Mondelez India Foods Pvt Ltd (earlier Cadbury India), accused of evading taxes of about Rs 580 crore, paid Rs 439 crore on January 21, 2020 under the amnesty scheme, sources told The Indian Express.

Written by Khushboo Narayan | Mumbai | Updated: January 23, 2020 9:20:52 pm
Mondelez India settles Rs 580 crore tax dispute case under Centre's amnesty scheme The company had made an application under the amnesty scheme in December 2019. (File photo)

Confectionery giant Mondelez India Foods Pvt Ltd (earlier Cadbury India) has settled one of its most controversial tax disputes pertaining to its alleged plant in Baddi, Himachal Pradesh, with the government under the Sabka Vishwas (Legacy Dispute Resolution) Scheme, 2019, introduced by the Finance Ministry in September 2019. The firm, which was accused of evading taxes of about Rs 580 crore, paid Rs 439 crore on January 21, 2020 under the amnesty scheme, sources told The Indian Express. The company had made an application under the amnesty scheme in December 2019.

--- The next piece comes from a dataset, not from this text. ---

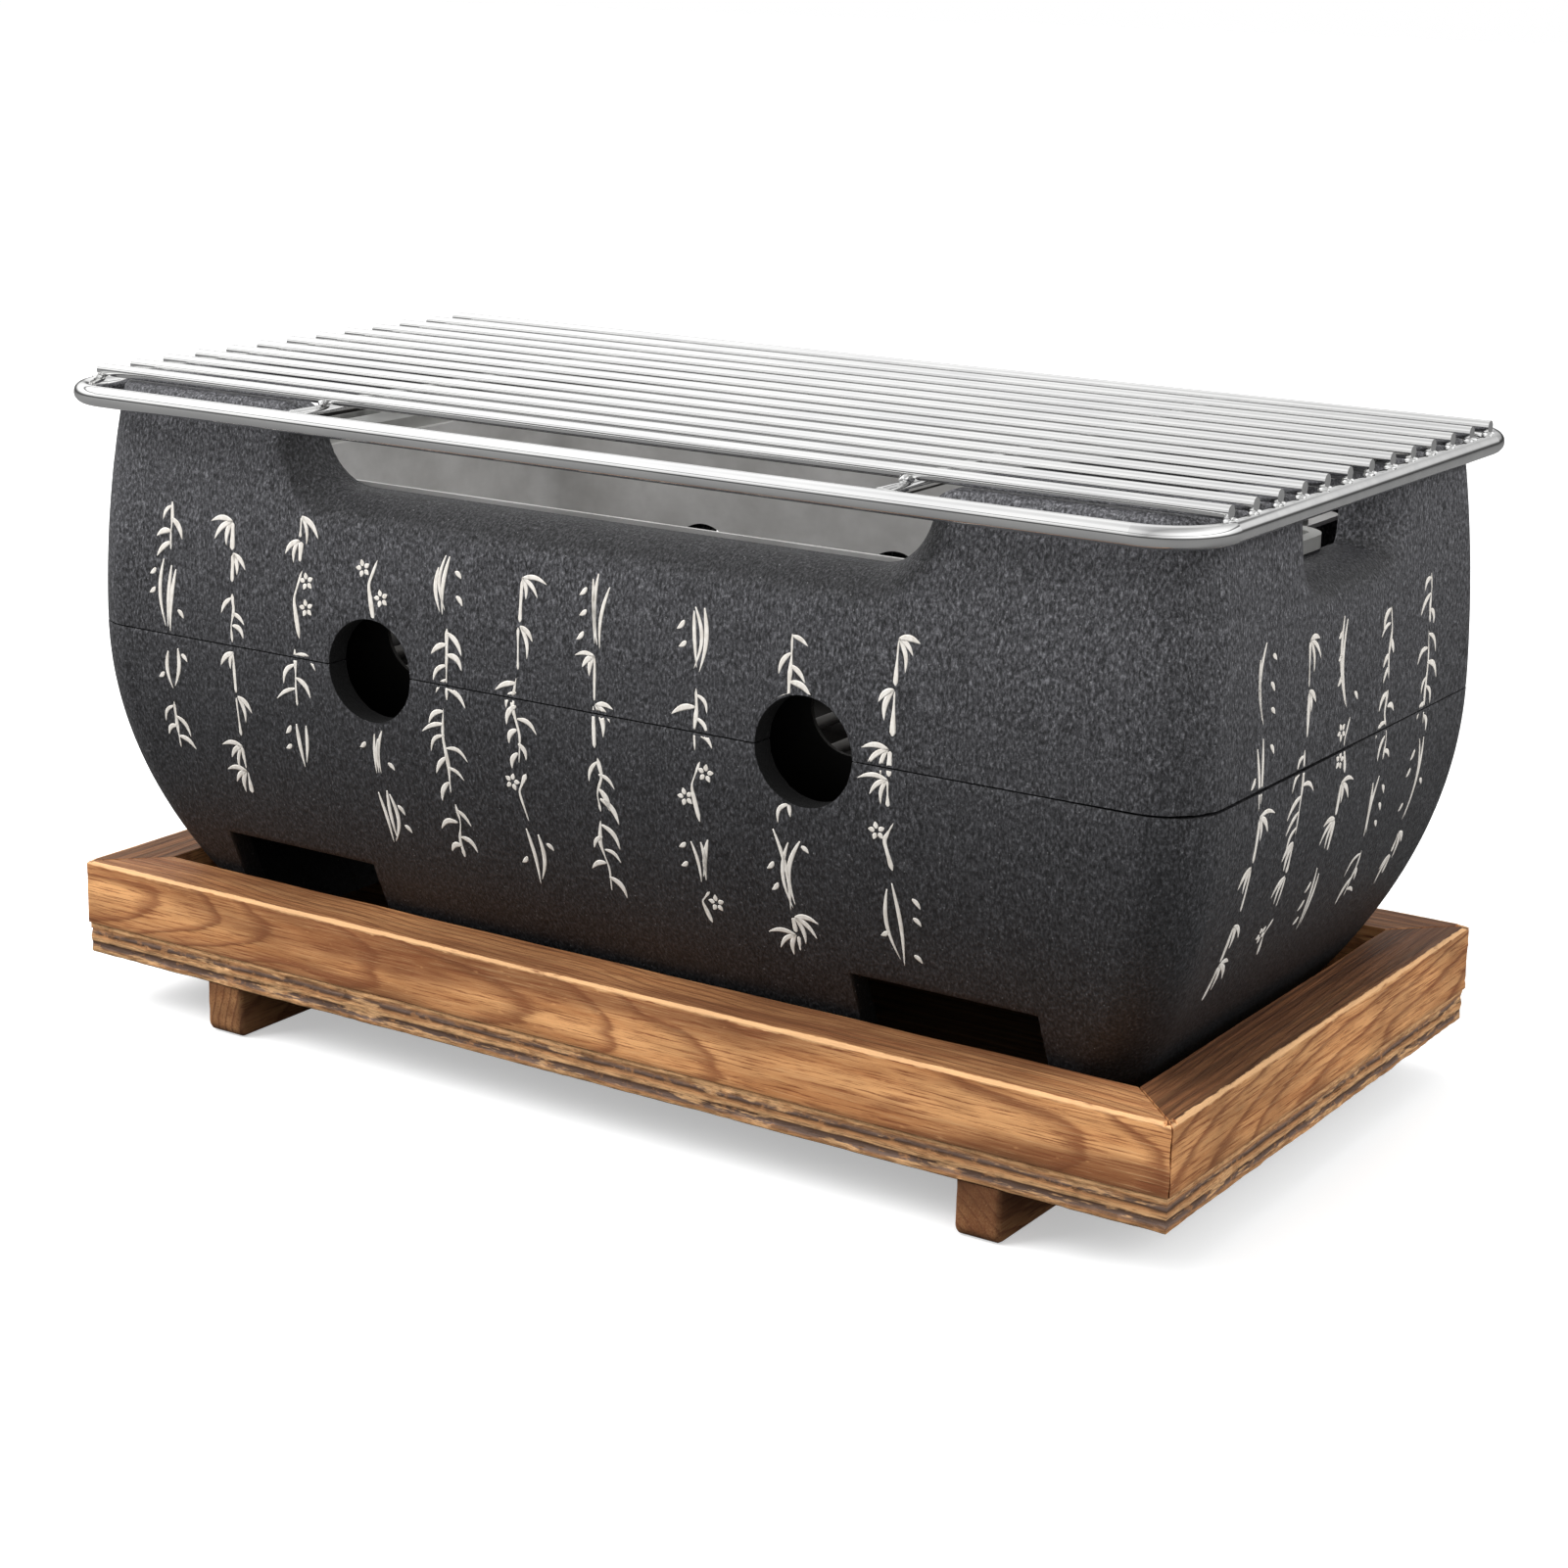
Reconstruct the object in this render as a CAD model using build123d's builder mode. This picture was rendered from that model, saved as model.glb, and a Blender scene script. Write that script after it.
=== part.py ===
"""Tabletop hibachi grill: a wooden tray, a two-piece cast firebox, a steel fuel liner with a
charcoal rack, and a wire cooking grate.

Origin: on the ground, under the middle of the tray.  +X runs along the length, -Y is the front,
+Z is up.  All sizes are in millimetres.
"""
from build123d import *
from math import sqrt
import os

os.makedirs("parts", exist_ok=True)

# ---------------------------------------------------------------- tray
tray_length = 250.0
tray_depth = 132.0
foot_height = 10.7
foot_width = 9.2
foot_centre_x = 88.0
foot_end_inset = 1.0
foot_corner_radius = 2.2
board_thickness = 6.5
board_inset = 0.4
rail_height = 13.45
rail_width = 12.85
rail_edge_break = 0.5
nail_radius = 0.9
nail_head_radius = 2.0
nail_head_thickness = 0.6
rail_nail_x = 55.0
rail_nail_y = 35.0
rail_nail_reach = 8.0          # into the rail
foot_nail_y = 45.0
foot_nail_head_level = 3.75    # above the ground
foot_nail_reach = 5.5          # into the board

# ---------------------------------------------------------------- firebox castings
firebox_height = 112.4
half_length = 124.3
half_depth = 63.2
seam_height = 64.0             # above the firebox's base, at its widest section
end_lower_radius = 94.0
end_upper_radius = 485.0
side_lower_radius = 117.0
side_upper_radius = 238.0
corner_radius = 10.8
corner_taper = 0.8             # how much of an inset comes off the corner radius
wall = 5.0
opening_half_length = 112.2
opening_half_depth = 50.8
opening_corner_radius = 6.0
rim_band_height = 16.8
floor_bottom = 25.0
floor_thickness = 4.0
vent_radius = 10.0
vent_centre_x = 49.2
cutout_centre_x = 74.5
cutout_width = 38.0
cutout_height = 22.5
notch_floor = 97.0
side_notch_half_width = 69.0
side_notch_corner_radius = 11.5
end_notch_half_width = 13.5
end_notch_lip = 1.5
notch_overcut = 20.0           # how far the notch tools stand above the rim
notch_shoulder_radius = 5.0
notch_roll_radius = 5.0
rim_edge_radius = 1.2
boss_radius = 5.0
boss_x = 103.5
boss_y = 43.0
boss_web_length = 21.0
boss_web_thickness = 4.0
boss_top = 84.0
screw_radius = 2.0
screw_length = 32.0
screw_head_radius = 3.8
screw_head_height = 2.8
socket_size = 2.6
socket_depth = 1.5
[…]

Mondelez is also being probed by the CBI after the Chief Vigilance Commission referred the tax evasion case to the agency, as it found allegations that certain state and central government officials were allegedly bribed by the company to facilitate the tax evasion. In 2017, the CBI registered a case against Mondelez under the Prevention of Corruption Act, but it is not clear if the agency has filed a chargesheet.

“We continue to believe that the decision to claim an excise tax benefit in respect of our plant in Baddi was valid. However, the matter dates back to 2010, and it could take several more years to be resolved through the legal process. The Sabka Vishwas Scheme, 2019, introduced by the Indian government in 2019, was an opportunity to settle a potentially protracted litigation. Like other tax payers, Mondelez India chose to take advantage of the amnesty, and we settled several legacy disputes including the Baddi matter,” an official spokesperson of the company told The Indian Express.

“The decision to take advantage of the tax amnesty was made in the interest of putting an end to this issue so that we can focus on what we do best, our purpose of empowering people to snack right. India is a key market for Mondelez International and we will continue to prioritise growing our business here,” the spokesperson added.

The tax evasion case pertains to an investigation by the Directorate General of Central Excise Intelligence (now DG GSTI) in 2011 for allegedly misusing “area-based exemption” for its new unit in Baddi, even before it came into existence, to avail excise duty benefits. A tax demand of about Rs 580 crore was raised in 2015 against Mondelez for allegedly evading excise duty by fraudulently taking exemption for one of its “ghost” production units in Baddi.

Under the norms, the area-based exemption for new industrial units of firms in Himachal provided full exemption from excise duties for production of specified goods for a period of 10 years. However, for availing such exemption the unit should have been established before March 2010. During the investigation, DGGSTI officials allegedly found that Mondelez claimed excise duty exemption for its new unit in Sandoli village in Baddi relating to a period even before it came into existence.

In 2017, Mondelez International Inc agreed to pay $13 million to settle US Securities and Exchange Commission charges that its Cadbury unit violated the provisions of the Foreign Corrupt Practices Act (FCPA) through efforts to expand the chocolate plant in Baddi.

The Sabka Vishwas Scheme was a one-time measure for liquidation of past disputes of Central Excise and Service Tax as well as to ensure disclosure of unpaid taxes by a person eligible to make a declaration. The scheme was opened for four months from September 1, 2019 to December 31, 2019. According to the scheme, eligible persons could declare the tax dues and pay the same. It provided for certain immunities, including penalty, interest or any other proceedings under the Central Excise Act, 1944 or Chapter V of the Finance Act, 1944 to those persons who pay the declared tax dues.